During the first half of 2017, the Company redeemed or repurchased (i) the remaining $38 million principal amount of its outstanding 3.30% Senior Notes due 2018, (ii) the remaining $212 million principal amount of its outstanding 7.50% Senior Notes due February 2018 and (iii) the remaining $26 million principal amount of its outstanding 7.15% Senior Notes due June 2018, and recognized an $11 million loss on the extinguishment of debt.

 

In September 2017, the Company completed a public offering of $650 million aggregate principal amount of its 7.50% Senior Notes due 2026 (the “2026 Notes”) and $500 million aggregate principal amount of its 7.75% Senior Notes due 2027 (the “2027 Notes”), with net proceeds from the offering totaling approximately $1.1 billion after underwriting discounts and offering expenses.  Both series of senior notes were sold to the public at face value.  The proceeds from this offering were used to purchase $758 million of the 2020 Notes in a tender offer and to repay the outstanding balance of $327 million on the 2015 term loan. The Company recognized a loss on extinguishment of debt of $59 million, which included $53 million of premiums paid.

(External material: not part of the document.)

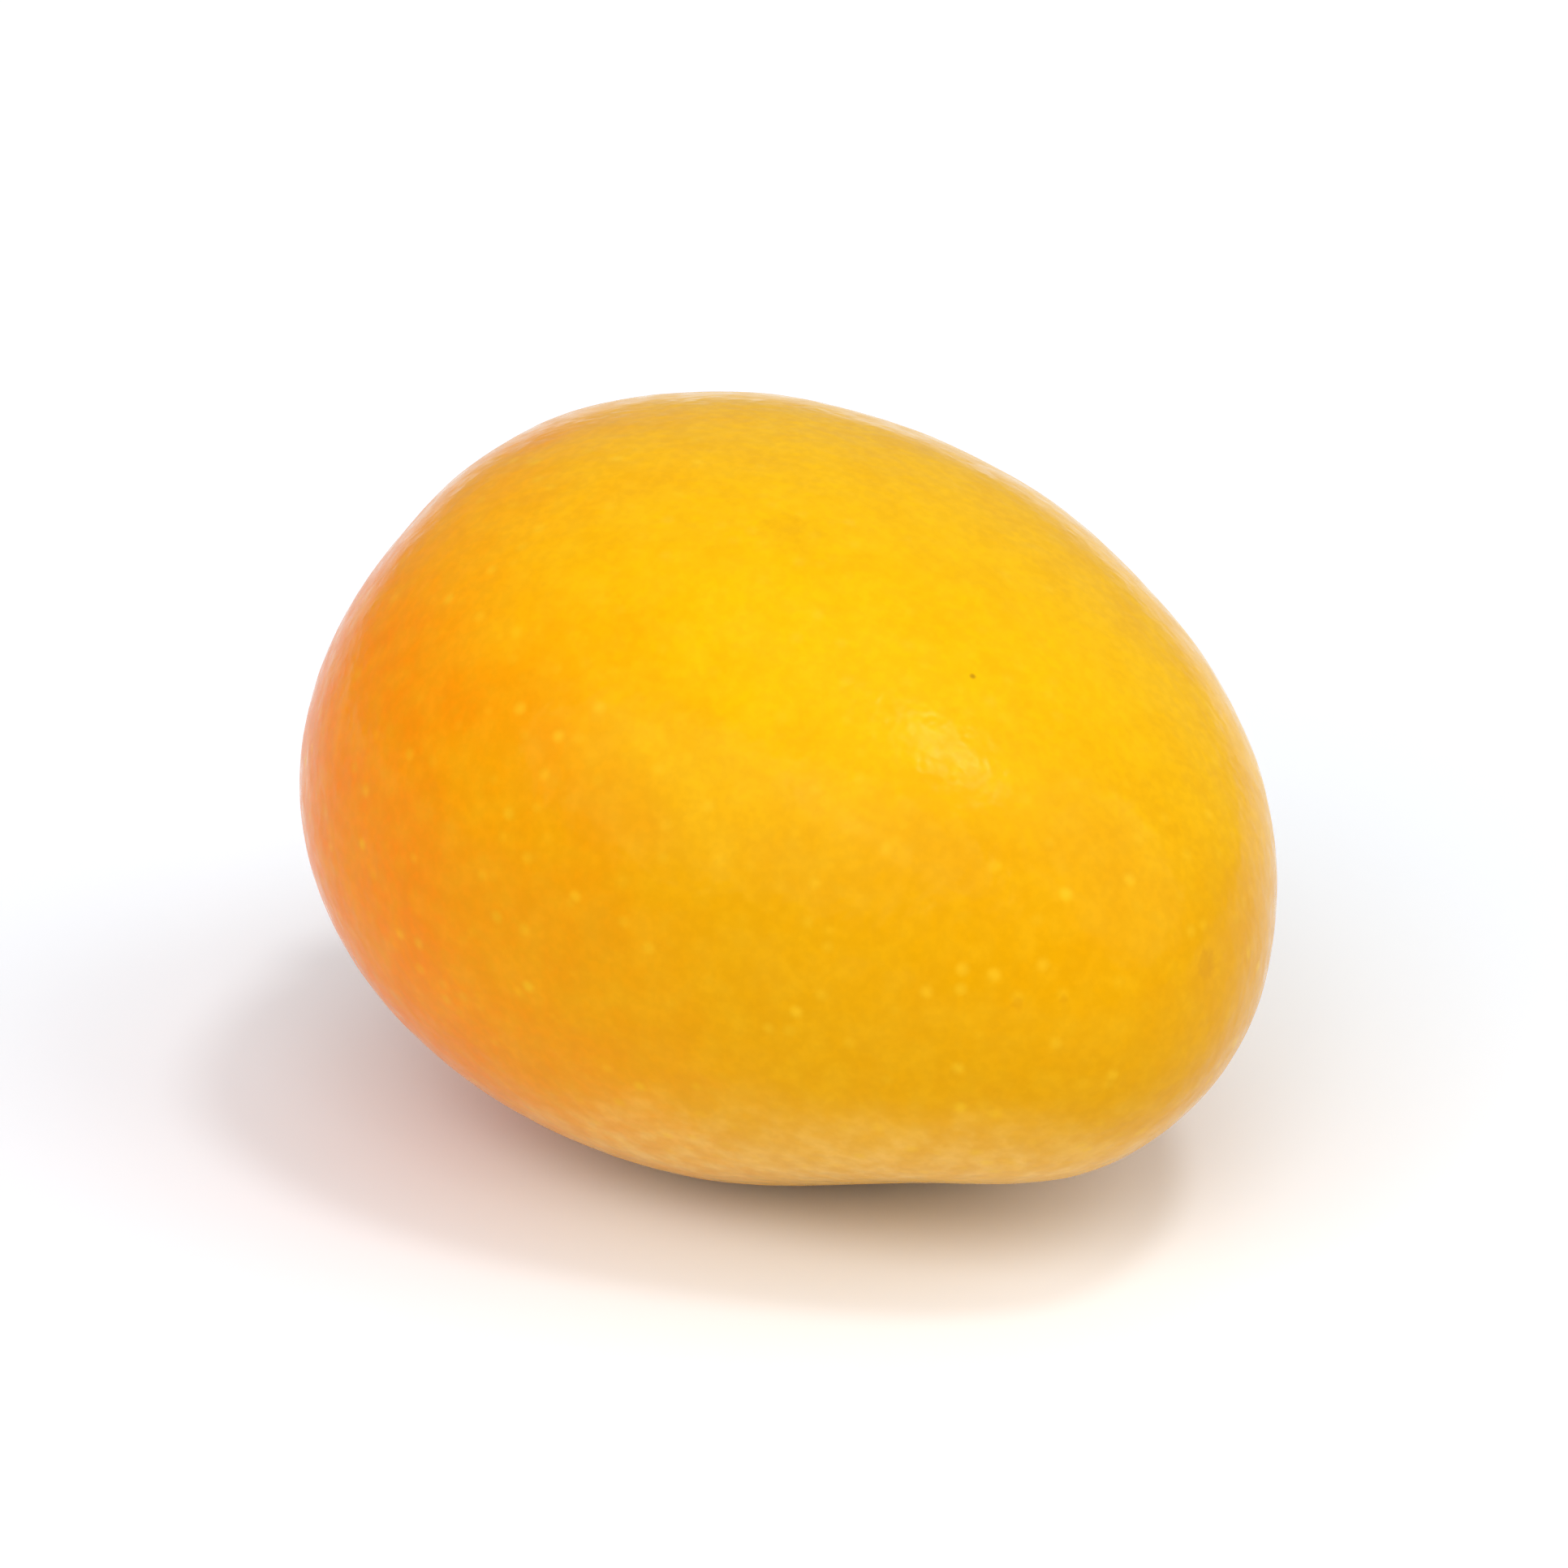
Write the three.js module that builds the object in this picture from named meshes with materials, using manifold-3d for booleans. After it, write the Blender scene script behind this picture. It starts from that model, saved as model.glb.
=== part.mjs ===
// A ripe yellow mango lying on its cheek, with the short stump of the stem it was cut from.
//
// Millimetres, +Z up. +X runs along the fruit from the stem end to the tip, and -Y is its belly.
// The origin is on the surface the mango lies on, under the middle of its box.

import * as THREE from "three";
import { mergeVertices } from "three/addons/utils/BufferGeometryUtils.js";
import Module from "manifold-3d";

// Driving dimensions of the plain egg, before its swells and hollows
const LENGTH = 100; // from the stem end to the tip
const WIDTH = 80; // from the back to the belly
const THICKNESS = 68; // from cheek to cheek
const SQUARENESS = 0.1; // how much fuller than an ellipse a slice across the fruit is

// How much slimmer the fruit is than an even egg, as factors of t, t^3 and t^4, where t runs from
// -1 at the stem end to 1 at the tip
const TAPER = { steady: -0.16, atEnds: -0.03, bothEnds: 0.08 };

// How far the middle line leaves a straight one: arched along t^2, and leaning along t^3, so that
// the stem end sits towards the back and the tip towards the belly
const ARCH = -3;
const LEAN = -4.75;

// Low swells (height above 0) and hollows (below 0) of the skin. "along" is degrees from the stem
// end to the tip, "round" is degrees about the long axis from the back over the upper cheek, and
// "spread" is degrees from the middle of the swell to its shoulder.
const SWELLS = [
  { name: "hollow of the belly near the tip", along: 120, round: -118, height: -1.2, spread: 11 },
  { name: "flat of the shoulder", along: 30, round: 125, height: -1, spread: 13 },
  { name: "cheek behind the hollow", along: 140, round: -105, height: 0.5, spread: 12 },
  { name: "full belly of the lower cheek", along: 90, round: -128, height: 0.6, spread: 14 },
  { name: "back of the tip", along: 132, round: 32, height: 0.4, spread: 14 },
];

// The shallow basin round the stem
const BASIN_DEPTH = 2.4;
const BASIN_SPREAD = 6.5;

// How the fruit lies: its tip is the lower end, and its soft cheek rests on a small flat spot
const TIP_DOWN = 6.9; // degrees
const FLAT_DEPTH = 0.9;

// The stem stump: a woody peg in a socket of the fruit, with a low collar over the skin
const PEG_RADIUS = 2.6;
const PEG_HEIGHT = 3.6; // above the floor of the basin
const PEG_ROOT = 1.2; // below the floor of the basin
const COLLAR_RADIUS = 3.7;
const COLLAR_UNDERSIDE = 0.5; // above the floor of the basin
const COLLAR_THICKNESS = 0.9;
const CLEARANCE = 0.3; // left between the peg and its socket

// Facets
const FRUIT_SEGMENTS = 64; // round the long axis
const FRUIT_RINGS = 44; // along it
const STEM_SEGMENTS = 24;

const TO_STEM = new THREE.Vector3(-1, 0, 0);

const manifold = await Module();
manifold.setup();

function skinMaterial() {
  return new THREE.MeshStandardMaterial({ color: 0xf9b30a, roughness: 0.45, metalness: 0 });
}

function stemMaterial() {
  return new THREE.MeshStandardMaterial({ color: 0x6e6a30, roughness: 0.85, metalness: 0 });
}

// A closed geometry as a solid that can be cut
function toSolid(geometry) {
  const bare = geometry.clone();
  bare.deleteAttribute("normal");
  bare.deleteAttribute("uv");
  const merged = mergeVertices(bare);
  const mesh = new manifold.Mesh({
    numProp: 3,
    vertProperties: merged.attributes.position.array,
    triVerts: Uint32Array.from(merged.index.array),
  });
  return new manifold.Manifold(mesh);
}

// A solid back as a geometry, with a flat normal for each facet
function toGeometry(solid) {
  const mesh = solid.getMesh();
  const indexed = new THREE.BufferGeometry();
  indexed.setAttribute("position", new THREE.BufferAttribute(mesh.vertProperties, 3));
  indexed.setIndex(new THREE.BufferAttribute(mesh.triVerts, 1));
  const geometry = indexed.toNonIndexed();
  geometry.computeVertexNormals();
  return geometry;
}

// The unit direction at "along" degrees from the stem end and "round" degrees about the long axis
function directionAt(along, round) {
  const a = THREE.MathUtils.degToRad(along);
  const r = THREE.MathUtils.degToRad(round);
  return new THREE.Vector3(-Math.cos(a), Math.sin(a) * Math.cos(r), Math.sin(a) * Math.sin(r));
}

// How far the middle line is off the long axis, towards the back
function middleLine(t) {
  return ARCH * (t ** 2 - 1 / 3) + LEAN * t ** 3;
}

// A bell curve: 1 in the middle, and near 0 beyond three spreads
function bell(distance, spread) {
  return Math.exp(-0.5 * (distance / spread) ** 2);
}

// The plain egg's point for a unit direction
function eggPoint(direction) {
  const { x: t, y, z } = direction;
  const power = 2 + SQUARENESS;
  const offAxis = Math.hypot(y, z);
  const squared = (Math.abs(y) ** power + Math.abs(z) ** power) ** (1 / power);
  const fullness = squared > 0 ? offAxis / squared : 1;
  const taper = 1 + TAPER.steady * t + TAPER.atEnds * t ** 3 + TAPER.bothEnds * t ** 4;
  return new THREE.Vector3(
    (LENGTH / 2) * t,
    (WIDTH / 2) * y * taper * fullness + middleLine(t),
    (THICKNESS / 2) * z * taper * fullness,
  );
}

// The skin's point for a unit direction: the egg, its swells and hollows, and the stem's basin
function skinPoint(direction) {
  const point = eggPoint(direction);
  for (const swell of SWELLS) {
    const angle = direction.angleTo(directionAt(swell.along, swell.round));
    const height = swell.height * bell(THREE.MathUtils.radToDeg(angle), swell.spread);
    point.addScaledVector(direction, height);
  }
  if (direction.x < 0) {
    const fromStem = Math.hypot(point.y - middleLine(-1), point.z);
    point.x += BASIN_DEPTH * bell(fromStem, BASIN_SPREAD);
  }
  return point;
}

// The whole skin in the fruit's own frame, with its long axis level
function fruitBody() {
  const geometry = new THREE.SphereGeometry(1, FRUIT_SEGMENTS, FRUIT_RINGS);
  geometry.rotateZ(-Math.PI / 2); // the sphere's poles go to the stem end and the tip
  const position = geometry.attributes.position;
  const direction = new THREE.Vector3();
  for (let i = 0; i < position.count; i++) {
    direction.fromBufferAttribute(position, i).normalize();
    const point = skinPoint(direction);
    position.setXYZ(i, point.x, point.y, point.z);
  }
  return geometry;
}

// The socket that the stem's peg stands in
function socketCutter() {
  const radius = PEG_RADIUS + CLEARANCE;
  const depth = PEG_ROOT + CLEARANCE;
  const cutter = new THREE.CylinderGeometry(radius, radius, 2 * depth, STEM_SEGMENTS);
  cutter.rotateZ(Math.PI / 2);
  const floor = skinPoint(TO_STEM);
  cutter.translate(floor.x, floor.y, floor.z);
  return cutter;
}

// Everything below the flat spot, for a fruit that already lies as it rests
function flatCutter(lowest) {
  const side = 2 * LENGTH;
  const cutter = new THREE.BoxGeometry(side, side, side);
  cutter.translate(0, 0, lowest + FLAT_DEPTH - side / 2);
  return cutter;
}

function makeFruit() {
  const whole = toSolid(fruitBody()).subtract(toSolid(socketCutter()));
  const lying = toGeometry(whole);
  lying.rotateY(THREE.MathUtils.degToRad(TIP_DOWN));
  lying.computeBoundingBox();
  const resting = toSolid(lying).subtract(toSolid(flatCutter(lying.boundingBox.min.z)));
  const fruit = new THREE.Mesh(toGeometry(resting), skinMaterial());
  fruit.name = "fruit";
  return fruit;
}

function makeStemStub() {
  const collarTop = COLLAR_UNDERSIDE + COLLAR_THICKNESS;
  const profile = [
    new THREE.Vector2(0, -PEG_ROOT),
    new THREE.Vector2(PEG_RADIUS, -PEG_ROOT),
    new THREE.Vector2(PEG_RADIUS, COLLAR_UNDERSIDE),
    new THREE.Vector2(COLLAR_RADIUS, COLLAR_UNDERSIDE),
    new THREE.Vector2(COLLAR_RADIUS, COLLAR_UNDERSIDE + COLLAR_THICKNESS / 2),
    new THREE.Vector2(PEG_RADIUS + 0.3, collarTop),
    new THREE.Vector2(PEG_RADIUS, PEG_HEIGHT - 0.4),
    new THREE.Vector2(PEG_RADIUS - 0.4, PEG_HEIGHT),
    new THREE.Vector2(0, PEG_HEIGHT),
  ];
  const stub = new THREE.Mesh(new THREE.LatheGeometry(profile, STEM_SEGMENTS), stemMaterial());
  stub.name = "stem_stub";
  stub.rotation.z = Math.PI / 2; // it points away from the fruit
  stub.position.copy(skinPoint(TO_STEM));
  return stub;
}

function makeMango() {
  const stemEnd = new THREE.Group();
  stemEnd.rotation.y = THREE.MathUtils.degToRad(TIP_DOWN);
  stemEnd.add(makeStemStub());
  const mango = new THREE.Group();
  mango.add(makeFruit(), stemEnd);
  const box = new THREE.Box3().setFromObject(mango, true);
  const middle = box.getCenter(new THREE.Vector3());
  mango.position.set(-middle.x, -middle.y, -box.min.z);
  return mango;
}

export default makeMango();
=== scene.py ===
"""Looks of a ripe mango: its skin, its stem stump, a white floor, soft studio light and a camera."""
import math

import bmesh
import bpy
import numpy as np
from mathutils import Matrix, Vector, noise


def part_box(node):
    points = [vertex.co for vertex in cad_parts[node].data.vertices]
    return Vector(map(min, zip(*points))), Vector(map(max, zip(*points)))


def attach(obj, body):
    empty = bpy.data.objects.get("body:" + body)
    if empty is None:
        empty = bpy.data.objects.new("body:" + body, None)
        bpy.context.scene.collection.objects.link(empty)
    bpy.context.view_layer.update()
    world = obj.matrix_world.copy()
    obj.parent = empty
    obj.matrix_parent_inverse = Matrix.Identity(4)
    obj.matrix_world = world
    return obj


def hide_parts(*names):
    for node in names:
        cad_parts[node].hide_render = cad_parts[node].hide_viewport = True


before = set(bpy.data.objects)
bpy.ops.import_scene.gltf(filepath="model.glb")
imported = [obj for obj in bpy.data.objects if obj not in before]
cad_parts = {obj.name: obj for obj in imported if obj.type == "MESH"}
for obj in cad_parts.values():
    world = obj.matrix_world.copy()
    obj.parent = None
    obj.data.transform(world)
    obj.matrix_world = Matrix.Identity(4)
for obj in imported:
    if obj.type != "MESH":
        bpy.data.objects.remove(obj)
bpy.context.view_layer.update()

MM = 0.001  # metres, as every length is that isn't in millimetres by its comment
TINY = 1e-9  # keeps a division from failing on the long axis

# The fruit's shape, as in its CAD source. The long axis runs from the stem (-X) to the tip (+X),
# the back is +Y and the belly -Y, and the cheeks are above and below.
LENGTH, WIDTH, THICKNESS = 100 * MM, 80 * MM, 68 * MM
SQUARENESS = 0.1
TAPER_STEADY, TAPER_AT_ENDS, TAPER_BOTH_ENDS = -0.16, -0.03, 0.08
ARCH, LEAN = -3 * MM, -4.75 * MM
SWELLS = [  # degrees from stem to tip, degrees round from the back, height, spread in degrees
    (120, -118, -1.2 * MM, 11),  # hollow of the belly near the tip
    (30, 125, -1.0 * MM, 13),  # flat of the shoulder
    (140, -105, 0.5 * MM, 12),  # cheek behind the hollow
    (90, -128, 0.6 * MM, 14),  # full belly of the lower cheek
    (132, 32, 0.4 * MM, 14),  # back of the tip
]
BASIN_DEPTH, BASIN_SPREAD = 2.4 * MM, 6.5 * MM
TIP_DOWN = math.radians(6.9)

# The skin's mesh and relief
SKIN_CELLS = 120  # squares along each edge of the cube that is blown up into the skin
SEAM_DIGITS = 6  # decimals to which points on the cube's edges have to agree to be one point
WAVES = [(16 * MM, 0.16 * MM), (5 * MM, 0.035 * MM)]  # size and height of the skin's unevenness
WAVE_NOISE = (1.0, 2.0, 2)  # how fast the finer waves weaken, how much finer each is, how many
WAVE_SEED = Vector((-9.8, 6.2, -1.3))
SCAR_RADIUS, SCAR_WIDTH, SCAR_HEIGHT = 4.6 * MM, 0.7 * MM, 0.3 * MM  # raised ring round the stem
SCAR_LUMP_SIZE, SCAR_LUMPINESS = 1.5 * MM, 0.6
SCAR_REACH = 3 * SCAR_RADIUS  # beyond this distance there is nothing of the ring

# The skin's colours
GOLD = (0.85, 0.466, 0.0006, 1)
# deeper gold of the lower belly: partly the skin's own tone, partly painted shade
DEEP_GOLD_AND_SHADE = (0.725, 0.339, 0.0005, 1)
ORANGE = (0.86, 0.197, 0.0005, 1)
PALE_GOLD = (0.86, 0.52, 0.020, 1)
# a painted reflection of the white floor, pale and mottled, on the lower rim
PAINTED_FLOOR_REFLECTION = (0.90, 0.555, 0.130, 1)
GRAIN = (0.52, 0.24, 0.0004, 1)
SMUDGE = (0.62, 0.23, 0.0004, 1)
MARK = (0.62, 0.27, 0.003, 1)
SPECK = (0.22, 0.075, 0.006, 1)
GREEN_GOLD = (0.55, 0.38, 0.008, 1)
CORK = (0.055, 0.030, 0.029, 1)
CORK_CRUST = (0.17, 0.125, 0.10, 1)

# Sides of the fruit with a colour put on them: the direction of the side's middle, how far
# towards it the colour starts and is full (0 halfway round, 1 there), and how far that wanders
# the lower belly: deeper gold, partly the skin's own tone and partly painted shade
DEEP_AND_SHADED_SIDE = ((0.23, -0.54, -0.81), -0.34, 0.34, 0.16)
BLUSH_SIDE = ((-0.91, -0.38, -0.16), -0.06, 1.06, 0.12)
# the lower rim: a painted reflection of the white floor
PAINTED_FLOOR_REFLECTION_SIDE = ((0.30, -0.41, -0.86), 0.71, 0.98, 0.04)

# Cloudy patterns: the size of their lumps, the detail in them, and the two values of the noise
# between which they rise from nothing to full
DRIFT = (14 * MM, 4.0, 0.20, 0.80)  # how the edges of the sides wander
MOTTLES = (2.6 * MM, 4.0, 0.34, 0.74)  # paler, glossier blotches
GRAIN_CLOUDS = (1.0 * MM, 3.0, 0.30, 0.66)
SMUDGE_CLOUDS = (4.5 * MM, 3.0, 0.40, 0.70)
PORE_CLOUDS = (12 * MM, 2.0, 0.40, 0.60)  # where the pores show more
RAGGED = (1.1 * MM, 3.0, 0.20, 0.80)  # the edges of the marks
CRUST = (0.9 * MM, 3.0, 0.45, 0.75)  # pale flakes on the cork
BLOTCHES = (1.2 * MM, 4.0, 0.30, 0.70)  # on the stump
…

As discussed in Note 3 above, in December 2018, the Company closed on the Fayetteville Shale sale and used a portion of the proceeds to repurchase $40 million of its 4.05% Senior Notes due January 2020, $787 million of its 4.10% Senior Notes due March 2022 and $73 million of its 4.95% Senior Notes due January 2025.  The Company recognized a loss on extinguishment of debt of $9 million, which included $2 million of premiums paid.